**Brief**
What is needed is the run of lines from the one containing "record = json.load(file)" through the one containing "bpy.data.objects.remove(obj)", echoed exactly, with both ends kept and nothing added.

= = =

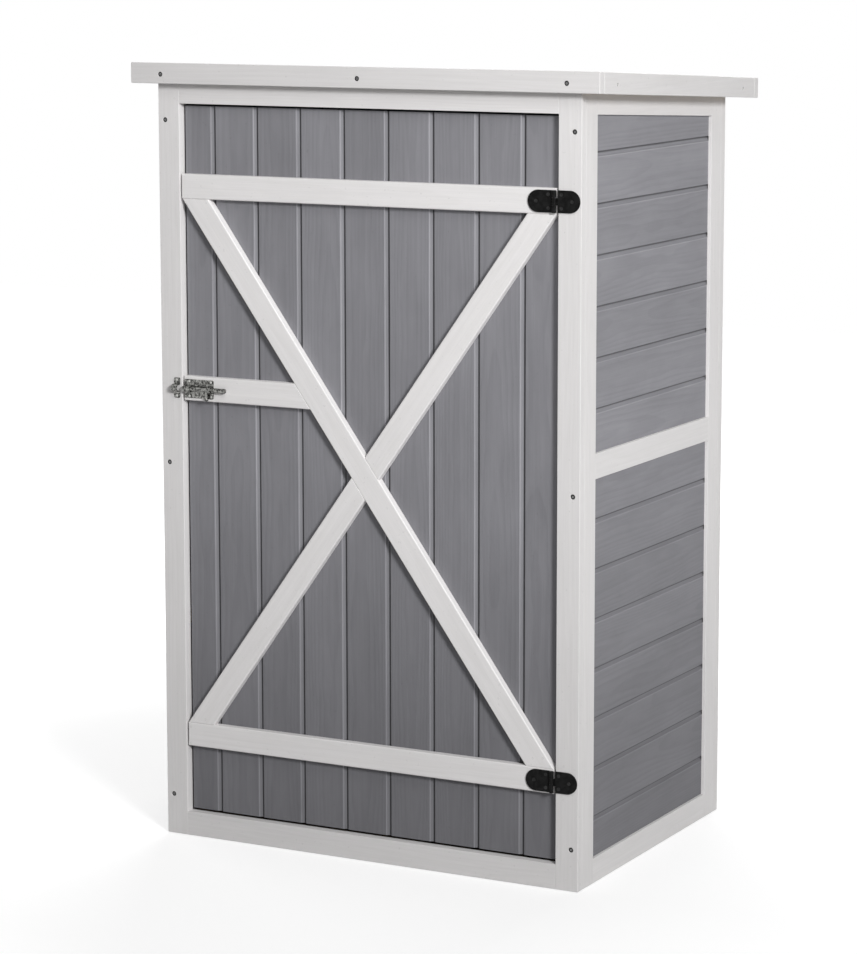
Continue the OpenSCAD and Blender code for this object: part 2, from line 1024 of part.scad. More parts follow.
// Hinges: the door leaf has the outer knuckles, the post leaf has the middle one

module at_hinges() {
    for (z = [bottom_ledge_z, top_ledge_z])
        translate([pin_x, front_y, z])
            children();
}

// Places of the three screws in a leaf that reaches along direction times X
module at_leaf_screws(direction, reach) {
    translate([direction * (reach - hinge_end_screw), -leaf_t, 0])
        children();
    for (side = [-1, 1])
        translate([direction * hinge_pair_screw, -leaf_t, side * hinge_screw_dz])
            children();
}

module at_hinge_post_screws() {
    at_hinges()
        at_leaf_screws(1, post_leaf_len)
            children();
}

module at_hinge_door_screws() {
    at_hinges()
        at_leaf_screws(-1, door_leaf_len)
            children();
}

// Flat leaf with a round end, clear of the knuckles, reaching along direction times X
module leaf_plate(direction, reach) {
    end_r = hinge_h / 2;
    root = knuckle_r + hinge_gap;
    mirror([direction < 0 ? 1 : 0, 0, 0])
        rotate([90, 0, 0])
            linear_extrude(leaf_t) {
                translate([root, -end_r])
                    square([reach - end_r - root, hinge_h]);
                intersection() {
                    translate([reach - end_r, 0])
                        circle(end_r, $fn = 64);
                    translate([root, -end_r])
                        square([reach, hinge_h]);
                }
            }
}

// One knuckle between two heights, with the tab that joins it to its leaf
module knuckle(direction, z0, z1) {
    axis_y = pin_y - front_y;
    translate([0, axis_y, z0])
        cylinder(h = z1 - z0, r = knuckle_r);
    mirror([direction < 0 ? 1 : 0, 0, 0])
        translate([0, -leaf_t, z0])
            cube([knuckle_r + hinge_gap + cut, leaf_t - hinge_gap / 2, z1 - z0]);
}

module pin_bore() {
    translate([0, pin_y - front_y, -hinge_h])
        cylinder(h = 2 * hinge_h, r = pin_r + pin_fit);
}

module hinge_post_leaf() {
    difference() {
        union() {
            leaf_plate(1, post_leaf_len);
            knuckle(1, -knuckle_h / 2, knuckle_h / 2);
        }
        pin_bore();
        at_leaf_screws(1, post_leaf_len)
            short_screw(screw_fit);
    }
}

module hinge_door_leaf() {
    difference() {
        union() {
            leaf_plate(-1, door_leaf_len);
            knuckle(-1, -hinge_h / 2, -knuckle_h / 2 - hinge_gap);
            knuckle(-1, knuckle_h / 2 + hinge_gap, hinge_h / 2);
        }
        pin_bore();
        at_leaf_screws(-1, door_leaf_len)
            short_screw(screw_fit);
    }
}

module top_hinge_post_leaf() {
    color(black_metal)
        translate([pin_x, front_y, top_ledge_z])
            hinge_post_leaf();
}

module bottom_hinge_post_leaf() {
    color(black_metal)
        translate([pin_x, front_y, bottom_ledge_z])
            hinge_post_leaf();
}

module top_hinge_door_leaf() {
    color(black_metal)
        translate([pin_x, front_y, top_ledge_z])
            hinge_door_leaf();
}

module bottom_hinge_door_leaf() {
    color(black_metal)
        translate([pin_x, front_y, bottom_ledge_z])
            hinge_door_leaf();
}

module hinge_pins() {
    color(black_metal)
        at_hinges()
            translate([0, pin_y - front_y, -hinge_h / 2])
                cylinder(h = hinge_h, r = pin_r);
}

module hinge_post_screws() {
    color(black_metal)
        at_hinge_post_screws()
            short_screw();
}

module hinge_door_screws() {
    color(black_metal)
        at_hinge_door_screws()
            short_screw();
}

// Barrel bolt: a plate with two pressed guides, the bolt in them, and the keeper on the post

// Pressed strap over the bolt from x0 to x1, with room around the bolt
module strap(x0, x1, room) {
    inner_r = rod_r + room;
    outer_r = inner_r + strap_t;
    yz_prism(x0, x1)
        difference() {
            union() {
                translate([rod_y, latch_z])
                    circle(outer_r);
                translate([rod_y, latch_z - outer_r])
                    square([front_y - rod_y, 2 * outer_r]);
            }
            translate([rod_y, latch_z])
                circle(inner_r);
            translate([rod_y, latch_z - inner_r])
                square([front_y - rod_y + cut, 2 * inner_r]);
        }
}

module at_plate_screws() {
    for (x = plate_screw_x, side = [-1, 1])
        translate([x, front_y - strap_t, latch_z + side * plate_screw_dz])
            children();
}

module at_keeper_screws() {
    for (side = [-1, 1])
        translate([keeper_x, front_y - strap_t, latch_z + side * keeper_screw_dz])
            children();
}

module bolt_plate() {
    color(zinc)
        difference() {
            union() {
                block(plate_x0, plate_x1, front_y - strap_t, front_y,
                    latch_z - plate_h / 2, latch_z + plate_h / 2);
                strap(tip_guide_x0, tip_guide_x1, rod_fit);
                strap(tail_guide_x0, tail_guide_x1, rod_fit);
            }
            at_plate_screws()
                short_screw(screw_fit);
        }
}

module bolt_plate_screws() {
    color(zinc)
        at_plate_screws()
            short_screw();
}

module bolt_keeper() {
    loop_r = rod_r + keeper_room;
    color(zinc)
        difference() {
            union() {
                strap(keeper_x0, keeper_x1, keeper_room);
                for (side = [0, 1])
                    translate([0, 0, latch_z])
                        mirror([0, 0, side])
                            block(keeper_x0, keeper_x1, front_y - strap_t, front_y,
                                loop_r, keeper_h / 2);
            }
            at_keeper_screws()
                short_screw(screw_fit);
        }
}

module keeper_screws() {
    color(zinc)
        at_keeper_screws()
            short_screw();
}

// Bolt, drawn back, with a chamfered tip and a knob that hangs down
module sliding_bolt() {
    color(zinc)
        translate([rod_tip_x, rod_y, latch_z]) {
            rotate([0, 90, 0]) {
                cylinder(h = rod_chamfer, r1 = rod_r - rod_chamfer, r2 = rod_r);
                translate([0, 0, rod_chamfer])
                    cylinder(h = rod_l - rod_chamfer, r = rod_r);
            }
            translate([knob_x - rod_tip_x, 0, -knob_reach + knob_ball_r]) {
                cylinder(h = knob_reach - knob_ball_r, r = knob_r);
                sphere(knob_ball_r);
            }
        }
}

front_post_left();
front_post_right();
front_header();
front_sill();
left_front_stile();
left_rear_stile();
left_top_rail();
left_mid_rail();
left_bottom_rail();
left_upper_boards();
left_lower_boards();
right_front_stile();
right_rear_stile();
right_top_rail();
right_mid_rail();
right_bottom_rail();
right_upper_boards();
right_lower_boards();
back_stile_left();
back_stile_right();
back_top_rail();
back_mid_rail();
back_bottom_rail();
back_upper_boards();
back_lower_boards();
floor_bearers();
floor_boards();
lower_shelf_cleats();
lower_shelf_slats();
upper_shelf_cleats();
upper_shelf_slats();
roof_battens();
roof_deck();
roof_felt();
front_fascia();
rear_fascia();
left_fascia();
right_fascia();
frame_screws();
fascia_screws();
top_hinge_post_leaf();
bottom_hinge_post_leaf();
hinge_pins();
hinge_post_screws();
bolt_keeper();
keeper_screws();
door_boards();
top_ledge();
latch_ledge();
bottom_ledge();
full_brace();
upper_brace();
lower_brace();
top_hinge_door_leaf();
bottom_hinge_door_leaf();
hinge_door_screws();
bolt_plate();
bolt_plate_screws();
sliding_bolt();
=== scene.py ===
"""Looks of a small garden storage shed: white frame, grey boards, black hinges, a zinc bolt."""

from __future__ import annotations

import json
import logging
import math
import random
from collections.abc import Callable, Iterable, Iterator, Sequence
from contextlib import contextmanager
from dataclasses import dataclass, field
from enum import Enum
from functools import cache

import bmesh
import bpy
from mathutils import Matrix, Quaternion, Vector

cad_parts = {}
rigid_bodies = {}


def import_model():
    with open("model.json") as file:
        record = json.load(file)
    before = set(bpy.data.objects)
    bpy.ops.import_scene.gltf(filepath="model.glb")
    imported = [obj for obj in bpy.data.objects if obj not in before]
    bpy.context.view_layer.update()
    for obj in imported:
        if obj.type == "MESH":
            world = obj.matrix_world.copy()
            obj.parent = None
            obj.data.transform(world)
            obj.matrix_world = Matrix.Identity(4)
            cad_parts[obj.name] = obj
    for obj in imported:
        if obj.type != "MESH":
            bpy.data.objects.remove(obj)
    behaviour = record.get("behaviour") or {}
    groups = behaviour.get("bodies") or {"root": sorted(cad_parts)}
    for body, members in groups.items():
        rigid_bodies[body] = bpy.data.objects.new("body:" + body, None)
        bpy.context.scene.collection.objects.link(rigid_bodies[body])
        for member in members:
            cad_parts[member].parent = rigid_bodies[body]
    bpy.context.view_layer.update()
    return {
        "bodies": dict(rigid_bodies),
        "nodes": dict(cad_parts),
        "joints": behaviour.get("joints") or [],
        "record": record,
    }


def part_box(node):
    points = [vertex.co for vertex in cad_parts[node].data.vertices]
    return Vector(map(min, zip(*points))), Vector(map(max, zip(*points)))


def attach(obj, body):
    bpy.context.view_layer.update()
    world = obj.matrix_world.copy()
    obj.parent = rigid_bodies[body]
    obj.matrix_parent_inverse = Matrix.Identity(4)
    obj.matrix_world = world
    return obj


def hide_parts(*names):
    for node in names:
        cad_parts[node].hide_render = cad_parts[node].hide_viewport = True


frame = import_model()

log = logging.getLogger("shed")

Piece = bpy.types.Object
Edge = bmesh.types.BMEdge
Node = bpy.types.Node
Socket = bpy.types.NodeSocket
Value = Socket | float | Sequence[float]
Inputs = dict[int | str, Value]
Point = Sequence[float]
Colour = tuple[float, float, float]
Test = Callable[..., bool]

X, Y, Z = Vector((1, 0, 0)), Vector((0, 1, 0)), Vector((0, 0, 1))
TINY = 1e-6


class Lean(Enum):
    """Which faces of a piece follow the slope of the roof."""

    LEVEL = "level"
    TOP = "top"
    WHOLE = "whole"


class Side(Enum):
    """Side of the shed that a panel stands on, by the sign of X."""

    LEFT = -1
    RIGHT = 1


# Modelling by hand


def select_only(*objects: Piece) -> None:
    """Leaves object mode with just these objects selected and the first one active.

    Args:
        objects: The objects to select, none to clear the selection.
    """
    if bpy.context.object is not None and bpy.context.object.mode != "OBJECT":
        bpy.ops.object.mode_set(mode="OBJECT")
    bpy.ops.object.select_all(action="DESELECT")
    for obj in objects:
        obj.select_set(True)
    if objects:
        bpy.context.view_layer.objects.active = objects[0]


@contextmanager
def edit_mode(obj: Piece, kind: str = "EDGE", wanted: Test | None = None) -> Iterator[None]:
    """Edit mode on one object with part of it selected.

    Args:
        obj: The object to edit.
        kind: VERT, EDGE or FACE, the kind of selection to work with.
        wanted: Test that says what to select, or everything when left out.
    """
    select_only(obj)
    bpy.ops.object.mode_set(mode="EDIT")
    bpy.ops.mesh.select_mode(type=kind)
    bpy.ops.mesh.select_all(action="DESELECT" if wanted else "SELECT")
    if wanted:
        mesh = bmesh.from_edit_mesh(obj.data)
        parts = {"VERT": mesh.verts, "EDGE": mesh.edges, "FACE": mesh.faces}[kind]
        for part in [part for part in parts if wanted(part)]:
            part.select_set(True)
        bmesh.update_edit_mesh(obj.data)
    yield
    bpy.ops.object.mode_set(mode="OBJECT")


def settle(name: str = "") -> Piece:
    """Moves the active object's place into its mesh, and names it if asked."""
    bpy.ops.object.transform_apply(location=True, rotation=True, scale=True)
    bpy.context.object.name = name or bpy.context.object.name
    return bpy.context.object


def block(name: str, corner: Point, other: Point) -> Piece:
    """Cube stretched between two opposite corners, with its place in its mesh.

    Args:
        name: Name of the new object.
        corner: One corner, in metres.
        other: The opposite corner.

    Returns:
        The new object.
    """
    low, high = (Vector([pick(pair) for pair in zip(corner, other)]) for pick in (min, max))
    select_only()
    bpy.ops.mesh.primitive_cube_add(size=1, location=(low + high) / 2, scale=high - low)
    return settle(name)


def rod(
    name: str, start: Point, end: Point, radius: float, sides: int = 32, taper: float = 1.0
) -> Piece:
    """Cylinder or cone between two points, with its place in its mesh.

    Args:
        name: Name of the new object.
        start: Middle of the first end.
        end: Middle of the other end.
        radius: Radius at the first end.
        sides: Number of sides.
        taper: Radius at the other end, as a factor of the first.

    Returns:
        The new object.
    """
    start, end = Vector(start), Vector(end)
    select_only()
    bpy.ops.mesh.primitive_cone_add(
        vertices=sides,
        radius1=radius,
        radius2=radius * taper,
        depth=(end - start).length,
        location=(start + end) / 2,
        rotation=(end - start).to_track_quat("Z", "Y").to_euler(),
    )
    return settle(name)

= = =

**Response**
        record = json.load(file)
    before = set(bpy.data.objects)
    bpy.ops.import_scene.gltf(filepath="model.glb")
    imported = [obj for obj in bpy.data.objects if obj not in before]
    bpy.context.view_layer.update()
    for obj in imported:
        if obj.type == "MESH":
            world = obj.matrix_world.copy()
            obj.parent = None
            obj.data.transform(world)
            obj.matrix_world = Matrix.Identity(4)
            cad_parts[obj.name] = obj
    for obj in imported:
        if obj.type != "MESH":
            bpy.data.objects.remove(obj)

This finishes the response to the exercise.